Written instruction: Output the material below in its entirety, exactly as given.

Rows from a 3D modeling dataset:
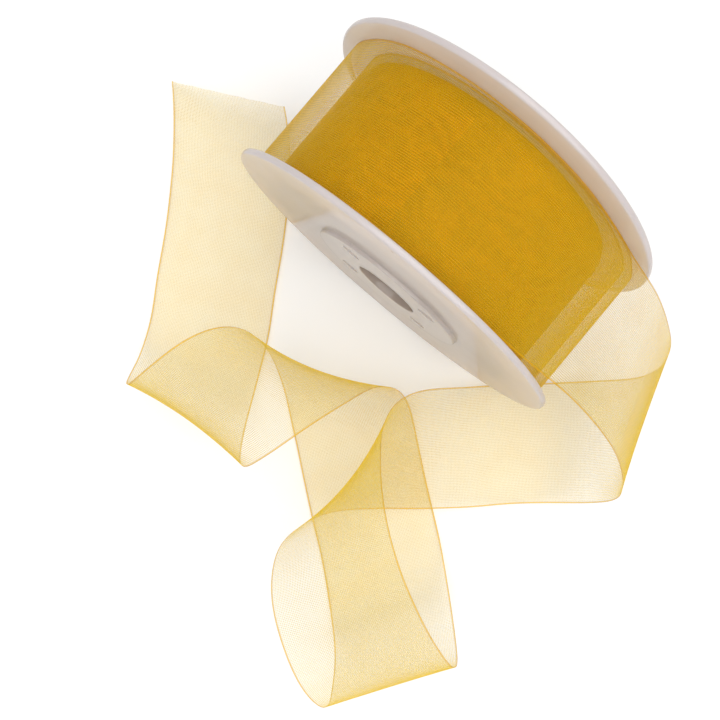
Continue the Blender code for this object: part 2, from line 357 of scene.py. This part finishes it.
def wound_gold():
    """Many layers of the same organza on each other."""
    material, n = node_material("wound_gold_organza")
    cloth, height = weave(n, ((0, 0.60, 1.2, 0.55), (0, 0.54, 1.8, 0.20), (1, 0.56, 1.4, 0.25)))
    cloud = n.noise(n.vector("MULTIPLY", cloth, (1.0, 0.6, 1.0)), 0.12, 4.0, 0.55)
    fine = n.noise(cloth, 1.6, 2.0)
    gold = n.ramp(cloud, [
        (0.30, (0.75, 0.305, 0.0)),
        (0.55, (0.84, 0.365, 0.0005)),
        (0.8, (0.92, 0.425, 0.001)),
    ])
    # Painted shade: the hollows between the threads are darkened towards a dark brown, standing in for the
    # shade that falls between them.
    thread_gap_painted_shade = n.span(height, 0.15, 0.80, 0.95, 0.0)
    gold = n.mix(thread_gap_painted_shade, gold, (0.30, 0.10, 0.0, 1))
    gold = n.mix(n.span(fine, 0.35, 0.75, 0.0, 0.25), gold, (0.86, 0.46, 0.004, 1))
    n.finish(n.principled(
        Base_Color=gold,
        Roughness=0.5,
        Normal=n.bump(height, 1.0, 0.0003),
        Sheen_Weight=0.1,
        Sheen_Roughness=0.35,
        Sheen_Tint=(1.0, 0.55, 0.02, 1),
        Specular_IOR_Level=0.05,
        Specular_Tint=(1.0, 0.6, 0.1, 1),
    ))
    return material


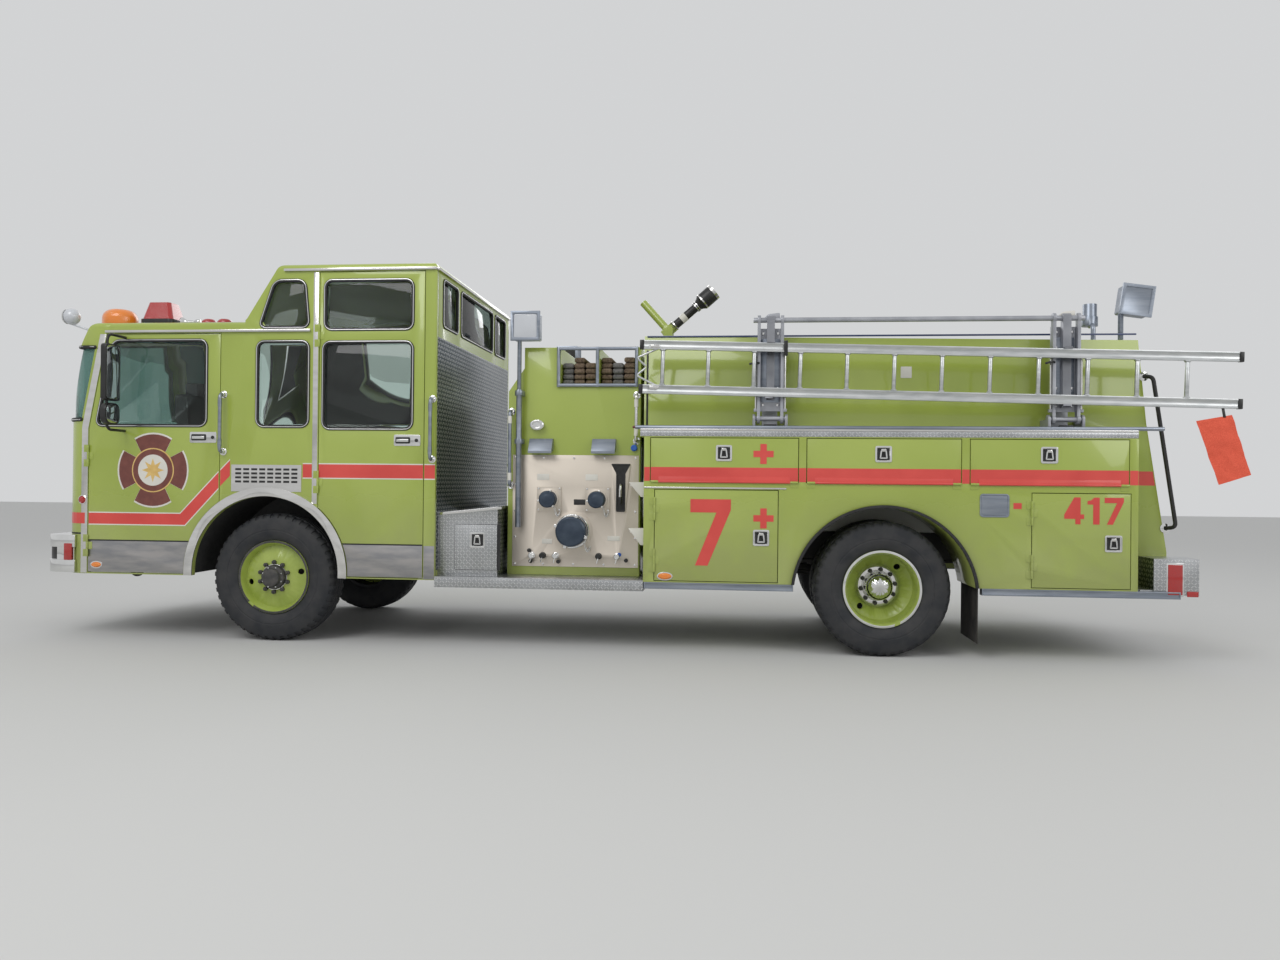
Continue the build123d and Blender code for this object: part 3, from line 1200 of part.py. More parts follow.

Final result:
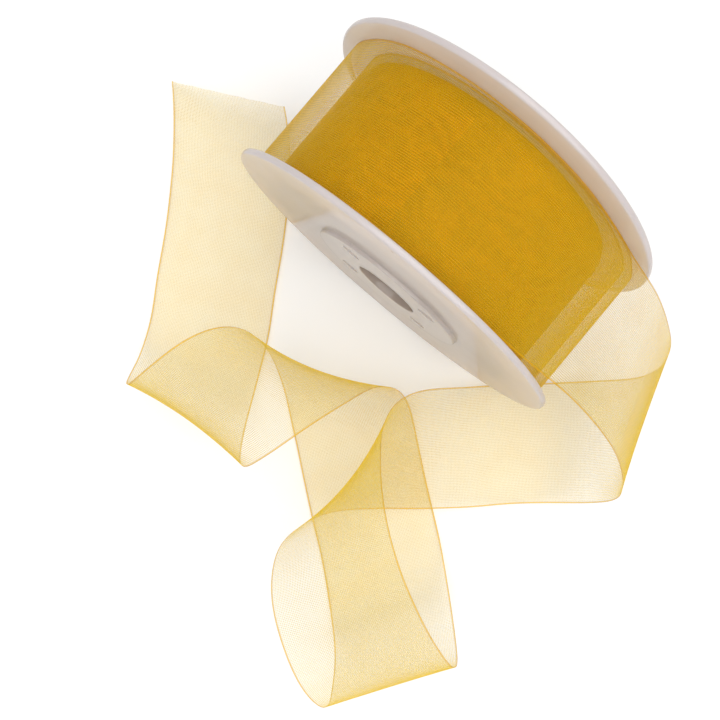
Continue the Blender code for this object: part 2, from line 357 of scene.py. This part finishes it.
def wound_gold():
    """Many layers of the same organza on each other."""
    material, n = node_material("wound_gold_organza")
    cloth, height = weave(n, ((0, 0.60, 1.2, 0.55), (0, 0.54, 1.8, 0.20), (1, 0.56, 1.4, 0.25)))
    cloud = n.noise(n.vector("MULTIPLY", cloth, (1.0, 0.6, 1.0)), 0.12, 4.0, 0.55)
    fine = n.noise(cloth, 1.6, 2.0)
    gold = n.ramp(cloud, [
        (0.30, (0.75, 0.305, 0.0)),
        (0.55, (0.84, 0.365, 0.0005)),
        (0.8, (0.92, 0.425, 0.001)),
    ])
    # Painted shade: the hollows between the threads are darkened towards a dark brown, standing in for the
    # shade that falls between them.
    thread_gap_painted_shade = n.span(height, 0.15, 0.80, 0.95, 0.0)
    gold = n.mix(thread_gap_painted_shade, gold, (0.30, 0.10, 0.0, 1))
    gold = n.mix(n.span(fine, 0.35, 0.75, 0.0, 0.25), gold, (0.86, 0.46, 0.004, 1))
    n.finish(n.principled(
        Base_Color=gold,
        Roughness=0.5,
        Normal=n.bump(height, 1.0, 0.0003),
        Sheen_Weight=0.1,
        Sheen_Roughness=0.35,
        Sheen_Tint=(1.0, 0.55, 0.02, 1),
        Specular_IOR_Level=0.05,
        Specular_Tint=(1.0, 0.6, 0.1, 1),
    ))
    return material


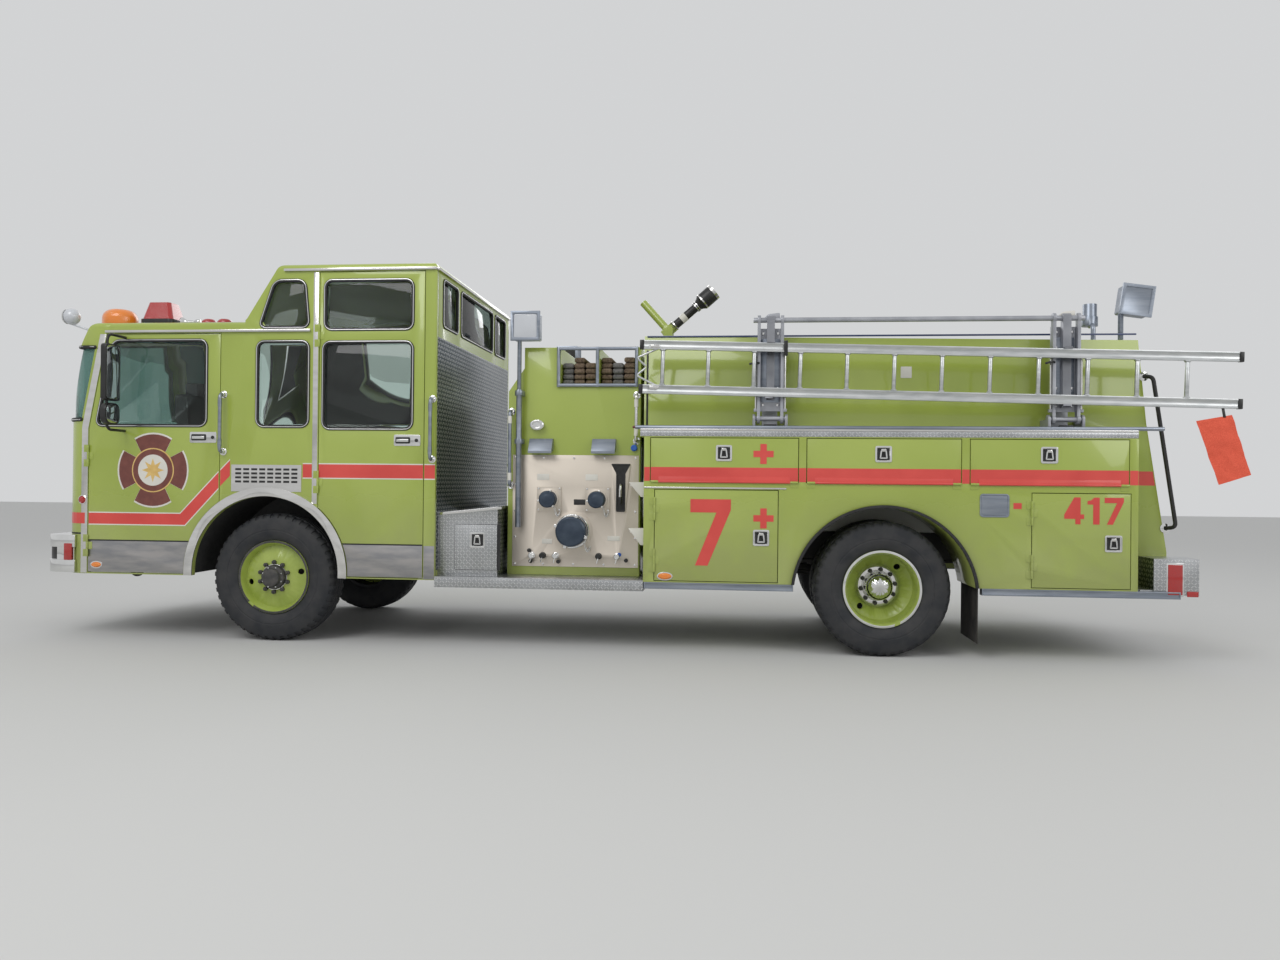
Continue the build123d and Blender code for this object: part 3, from line 1200 of part.py. More parts follow.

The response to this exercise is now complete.